En tentant d'en endiguer temporairement les effets nocifs dans le cadre de son
« plan de relance », le gouvernement donne d'ailleurs
implicitement raison à votre rapporteur général qui avait
souligné que cette mesure de rendement défavorable à
l'investissement, était particulièrement inopportune.
4. Accroître la stabilité de notre système fiscal : encadrer la rétroactivité
Le
principe de sécurité juridique est une condition essentielle de
bon fonctionnement des sociétés.
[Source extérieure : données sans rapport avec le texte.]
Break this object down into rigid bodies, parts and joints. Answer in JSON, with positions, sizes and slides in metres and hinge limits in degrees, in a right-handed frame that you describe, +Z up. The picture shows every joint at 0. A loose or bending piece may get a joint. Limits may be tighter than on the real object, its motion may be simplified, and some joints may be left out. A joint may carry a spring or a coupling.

Il implique que chaque citoyen
puisse connaître, à l'avance et de manière précise,
les avantages et les inconvénients de ses actes eu égard aux
règles juridiques qui s'imposent à lui.
Concrètement, la sécurité juridique implique que la norme
juridique soit accessible, claire et prévisible.
Elle garantit donc
la stabilité des situations juridiques, notamment en s'opposant à
leur remise en cause par des normes rétroactives.
Les
propositions de votre rapporteur général pour limiter le
recours
aux dispositions fiscales rétroactives
Le
principe de sécurité juridique est une condition essentielle de
bon fonctionnement des sociétés.
Or, la multiplication, au
cours de ces dernières années, de dispositions fiscales soit
rétroactives, soit rétrospectives (comme l'abrogation par
anticipation d'avantages fiscaux concernant des opérations
étalées sur plusieurs années) a contribué à
développer un sentiment d'insécurité juridique fort parmi
les contribuables.
Cette situation entraîne deux effets pervers.
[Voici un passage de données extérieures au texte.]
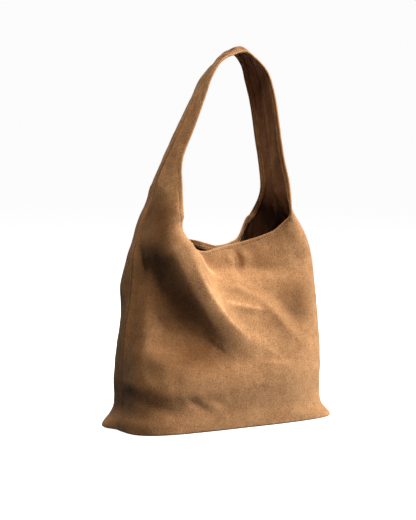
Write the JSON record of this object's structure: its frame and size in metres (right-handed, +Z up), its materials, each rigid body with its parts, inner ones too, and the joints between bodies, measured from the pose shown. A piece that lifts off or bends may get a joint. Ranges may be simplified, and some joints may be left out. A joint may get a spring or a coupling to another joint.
{
  "type": "hobo bag",
  "caption": "Slouchy suede shoulder bag whose front and back panels run up into one wide strap, with a flat oval base and a hidden magnetic snap.",
  "frame": {"origin": "middle of the base's underside, on the surface that the bag stands on", "axes": "+X along the bag's length, to its right seen from the front; -Y is the front; +Z up"},
  "size_m": [0.36, 0.165, 0.5933],
  "materials": {
    "suede": "brushed tan-brown suede, matt, with a short nap",
    "facing": "finer suede, matt, slightly darker than the outside",
    "lining": "dark brown cotton twill",
    "board": "raw fibre board",
    "tape": "undyed woven cotton tape",
    "snap": "brushed antique brass plate"
  },
  "bodies": {
    "bag": {"front_panel": "suede", "back_panel": "suede", "base_panel": "suede", "base_board": "board", "base_lining": "lining", "front_lining": "lining", "back_lining": "lining", "front_facing_left": "facing", "front_facing_right": "facing", "back_facing": "facing", "back_rim_tape": "tape", "snap_socket": "snap", "snap_socket_washer": "snap"},
    "mouth_front": {"front_mouth_panel": "suede", "front_mouth_facing": "facing", "front_mouth_lining": "lining", "front_rim_tape": "tape", "snap_stud": "snap", "snap_stud_washer": "snap"},
    "strap": {"strap_front": "suede", "strap_back": "suede", "strap_facing_front": "facing", "strap_facing_back": "facing", "strap_tape": "tape"}
  },
  "joints": [
    {"name": "strap_fold", "type": "hinge", "parent": "bag", "child": "strap", "pos_m": [0, 0, 0.42], "axis": [1, 0, 0], "range_deg": [-110, 110]},
    {"name": "mouth_open", "type": "hinge", "parent": "bag", "child": "mouth_front", "pos_m": [0, -0.068, 0.19], "axis": [1, 0, 0], "range_deg": [0, 35]}
  ]
}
D'une part, elle altère l'esprit d'entreprise des contribuables :
si l'environnement juridique de l'entreprise ou du patrimoine devient instable,
toute prévision tend à devenir impossible et les agents
économiques ne sont plus encouragés à développer
leurs activités.
D'autre part, l'utilisation intempestive de la rétroactivité
affaiblit la crédibilité et l'efficacité de la politique
fiscale. En effet, les contribuables sont moins réceptifs aux
incitations fiscales de l'Etat dès lors que celles-ci peuvent être
effacées ou remises en cause après quelques années.
Certes, la jurisprudence joue un rôle pour limiter le recours aux
dispositions rétroactives. Toutefois, cette évolution serait
facilitée si un principe général du droit relatif à
la non rétroactivité était introduit dans la
Constitution.
C'est la raison pour laquelle votre rapporteur général a
souhaité faire évoluer l'état du droit applicable.
Il
a, à ce titre, déposé deux propositions de loi,
n° 53 et n° 54 (1999-2000), pour limiter le recours aux
dispositions fiscales rétroactives.
En effet,
aucune disposition constitutionnelle ne fait
référence au principe de non rétroactivité. C'est
la raison pour laquelle une proposition de loi constitutionnelle a
été déposée qui modifie le sixième
alinéa de l'article 34 de la Constitution qui dispose que la loi fixe
les règles concernant l'assiette, le taux et les modalités de
recouvrement des impositions de toutes natures.
Il s'agit de préciser
que les règles relatives à l'assiette et au taux ne sont pas
rétroactives sauf dans les conditions et sous les réserves
prévues par une loi organique.
Par ailleurs, votre rapporteur général a également
déposé une proposition de loi organique qui tend à
circonscrire, en droit, les cas où le recours à une loi
rétroactive est admissible tout en tenant compte non seulement de la
tradition juridique de la France, mais aussi de la spécificité de
la technique fiscale. Ainsi, les règles d'application dans le temps des
dispositions incluses dans les lois de finances sont maintenues. Le vecteur
juridique retenu est une loi organique afin que le champ d'application de la
présente proposition s'étende aux dispositions fiscales contenues
non seulement dans les lois, mais également dans les lois de finances et
dans les lois de financement de la sécurité sociale.